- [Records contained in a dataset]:
-- START --

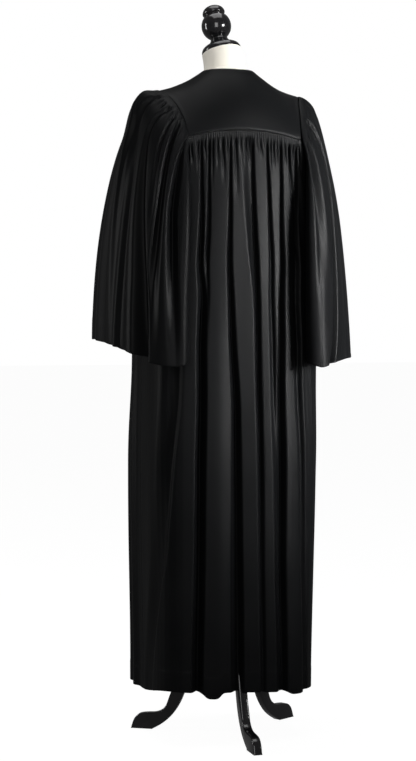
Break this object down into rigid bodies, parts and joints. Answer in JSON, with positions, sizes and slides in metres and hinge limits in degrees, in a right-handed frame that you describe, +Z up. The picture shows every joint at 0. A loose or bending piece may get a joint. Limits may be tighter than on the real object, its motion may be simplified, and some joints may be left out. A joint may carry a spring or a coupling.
{
  "type": "judge robe on a limbless dress form with a tripod stand",
  "caption": "Long open-cuffed gown with shirred yokes, full gathered back and bell sleeves, worn by a limbless dress form with a turned finial and tripod legs.",
  "frame": {"origin": "on the floor, under the middle of the whole part's box", "axes": "+Z up along the stand's post; the wearer faces -Y; +X is the wearer's left"},
  "size_m": [0.5871, 0.3997, 1.5952],
  "materials": {
    "robe_cloth": "black wool-look twill with a soft satin lustre",
    "form_jersey": "cream stretch jersey",
    "black_lacquer": "gloss black lacquer"
  },
  "bodies": {
    "root": {"yoke_back": "robe_cloth", "yoke_front_left": "robe_cloth", "yoke_front_right": "robe_cloth", "back_panel": "robe_cloth", "front_panel_left": "robe_cloth", "front_panel_right": "robe_cloth", "front_placket": "robe_cloth", "sleeve_left": "robe_cloth", "sleeve_right": "robe_cloth", "form_torso": "form_jersey", "neck_cap": "black_lacquer", "finial": "black_lacquer", "form_base": "black_lacquer", "post": "black_lacquer", "hub": "black_lacquer", "leg_1": "black_lacquer", "leg_2": "black_lacquer", "leg_3": "black_lacquer"}
  },
  "joints": []
}
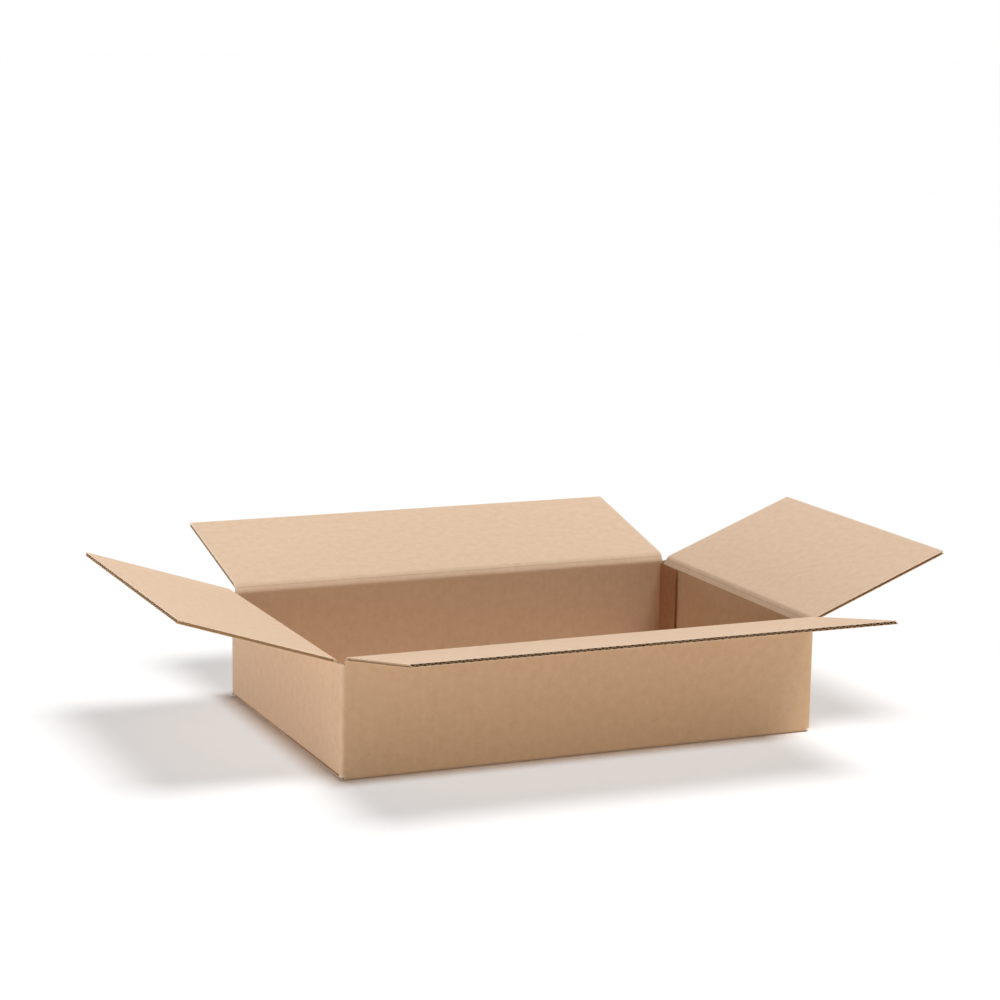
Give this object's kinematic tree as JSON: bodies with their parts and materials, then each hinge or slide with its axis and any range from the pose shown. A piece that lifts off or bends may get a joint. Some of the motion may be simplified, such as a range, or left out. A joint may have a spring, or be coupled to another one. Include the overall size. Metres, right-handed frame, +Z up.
{
  "type": "shipping box",
  "caption": "Shallow rectangular shipping box of corrugated board, open, with hinged top flaps and a glued bottom.",
  "frame": {"origin": "middle of the underside, on the surface that the box stands on", "axes": "+X along the long walls towards the end wall with the glue tab, +Y from the front wall to the back wall, +Z up out of the open top"},
  "size_m": [0.7178, 0.5736, 0.1548],
  "materials": {
    "kraft_outer_liner": "matte",
    "kraft_inner_liner": "matte"
  },
  "bodies": {
    "carton": {"carton_body": "kraft_outer_liner"},
    "flap_front": {"front_flap": "kraft_inner_liner"},
    "flap_back": {"back_flap": "kraft_inner_liner"},
    "flap_left": {"left_flap": "kraft_inner_liner"},
    "flap_right": {"right_flap": "kraft_inner_liner"}
  },
  "joints": [
    {"name": "front_crease", "type": "hinge", "parent": "carton", "child": "flap_front", "pos_m": [0, -0.1455, 0.1023], "axis": [1, 0, 0], "range_deg": [-169, 55]},
    {"name": "back_crease", "type": "hinge", "parent": "carton", "child": "flap_back", "pos_m": [0, 0.1455, 0.1023], "axis": [-1, 0, 0], "range_deg": [-167, 57]},
    {"name": "left_crease", "type": "hinge", "parent": "carton", "child": "flap_left", "pos_m": [-0.223, 0, 0.099], "axis": [0, -1, 0], "range_deg": [-162, 60.5]},
    {"name": "right_crease", "type": "hinge", "parent": "carton", "child": "flap_right", "pos_m": [0.223, 0, 0.099], "axis": [0, 1, 0], "range_deg": [-158.5, 64]}
  ]
}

-- END --

- [Directions for this task]: Without changing a word, restate the whole listing.

- [Correct result]:
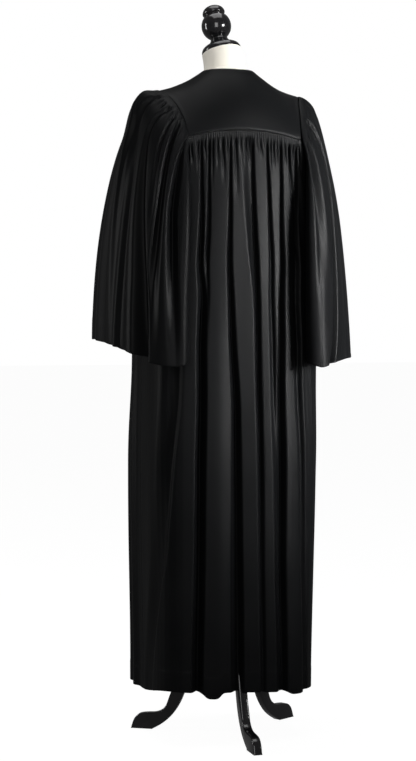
Break this object down into rigid bodies, parts and joints. Answer in JSON, with positions, sizes and slides in metres and hinge limits in degrees, in a right-handed frame that you describe, +Z up. The picture shows every joint at 0. A loose or bending piece may get a joint. Limits may be tighter than on the real object, its motion may be simplified, and some joints may be left out. A joint may carry a spring or a coupling.
{
  "type": "judge robe on a limbless dress form with a tripod stand",
  "caption": "Long open-cuffed gown with shirred yokes, full gathered back and bell sleeves, worn by a limbless dress form with a turned finial and tripod legs.",
  "frame": {"origin": "on the floor, under the middle of the whole part's box", "axes": "+Z up along the stand's post; the wearer faces -Y; +X is the wearer's left"},
  "size_m": [0.5871, 0.3997, 1.5952],
  "materials": {
    "robe_cloth": "black wool-look twill with a soft satin lustre",
    "form_jersey": "cream stretch jersey",
    "black_lacquer": "gloss black lacquer"
  },
  "bodies": {
    "root": {"yoke_back": "robe_cloth", "yoke_front_left": "robe_cloth", "yoke_front_right": "robe_cloth", "back_panel": "robe_cloth", "front_panel_left": "robe_cloth", "front_panel_right": "robe_cloth", "front_placket": "robe_cloth", "sleeve_left": "robe_cloth", "sleeve_right": "robe_cloth", "form_torso": "form_jersey", "neck_cap": "black_lacquer", "finial": "black_lacquer", "form_base": "black_lacquer", "post": "black_lacquer", "hub": "black_lacquer", "leg_1": "black_lacquer", "leg_2": "black_lacquer", "leg_3": "black_lacquer"}
  },
  "joints": []
}
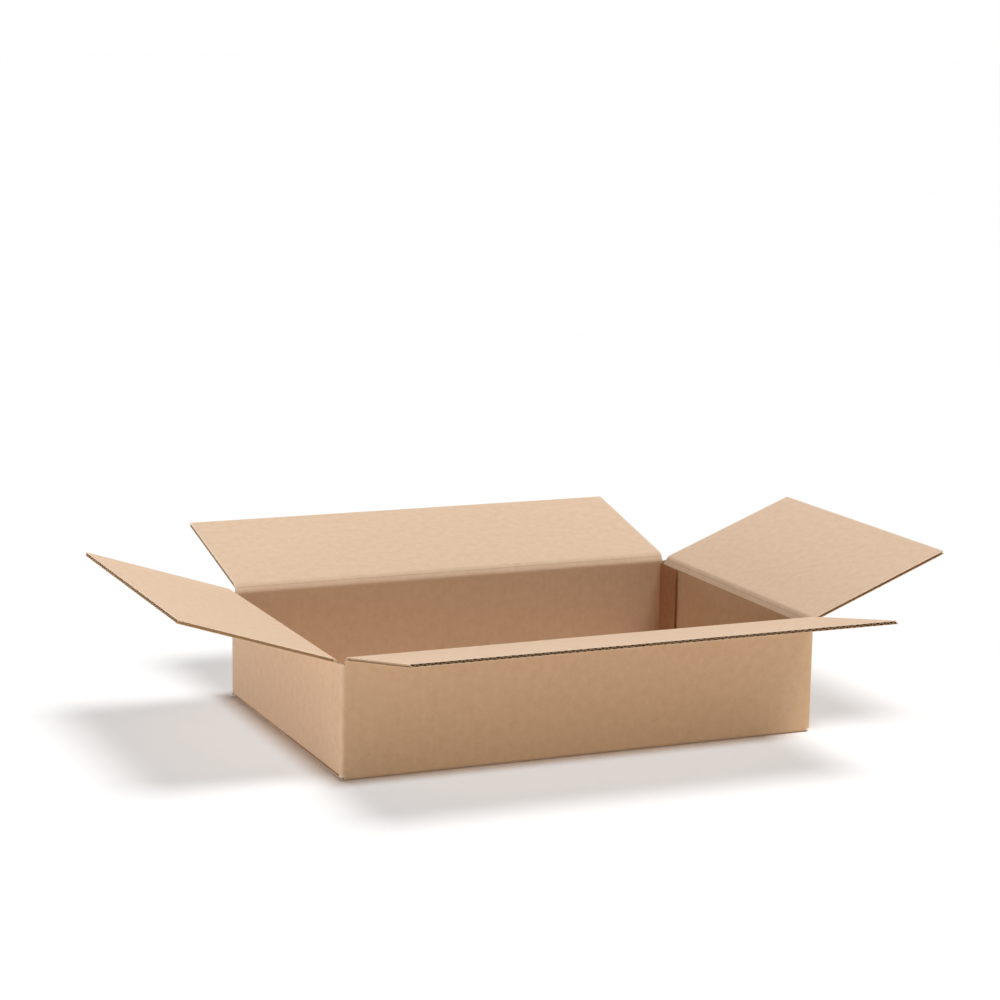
Give this object's kinematic tree as JSON: bodies with their parts and materials, then each hinge or slide with its axis and any range from the pose shown. A piece that lifts off or bends may get a joint. Some of the motion may be simplified, such as a range, or left out. A joint may have a spring, or be coupled to another one. Include the overall size. Metres, right-handed frame, +Z up.
{
  "type": "shipping box",
  "caption": "Shallow rectangular shipping box of corrugated board, open, with hinged top flaps and a glued bottom.",
  "frame": {"origin": "middle of the underside, on the surface that the box stands on", "axes": "+X along the long walls towards the end wall with the glue tab, +Y from the front wall to the back wall, +Z up out of the open top"},
  "size_m": [0.7178, 0.5736, 0.1548],
  "materials": {
    "kraft_outer_liner": "matte",
    "kraft_inner_liner": "matte"
  },
  "bodies": {
    "carton": {"carton_body": "kraft_outer_liner"},
    "flap_front": {"front_flap": "kraft_inner_liner"},
    "flap_back": {"back_flap": "kraft_inner_liner"},
    "flap_left": {"left_flap": "kraft_inner_liner"},
    "flap_right": {"right_flap": "kraft_inner_liner"}
  },
  "joints": [
    {"name": "front_crease", "type": "hinge", "parent": "carton", "child": "flap_front", "pos_m": [0, -0.1455, 0.1023], "axis": [1, 0, 0], "range_deg": [-169, 55]},
    {"name": "back_crease", "type": "hinge", "parent": "carton", "child": "flap_back", "pos_m": [0, 0.1455, 0.1023], "axis": [-1, 0, 0], "range_deg": [-167, 57]},
    {"name": "left_crease", "type": "hinge", "parent": "carton", "child": "flap_left", "pos_m": [-0.223, 0, 0.099], "axis": [0, -1, 0], "range_deg": [-162, 60.5]},
    {"name": "right_crease", "type": "hinge", "parent": "carton", "child": "flap_right", "pos_m": [0.223, 0, 0.099], "axis": [0, 1, 0], "range_deg": [-158.5, 64]}
  ]
}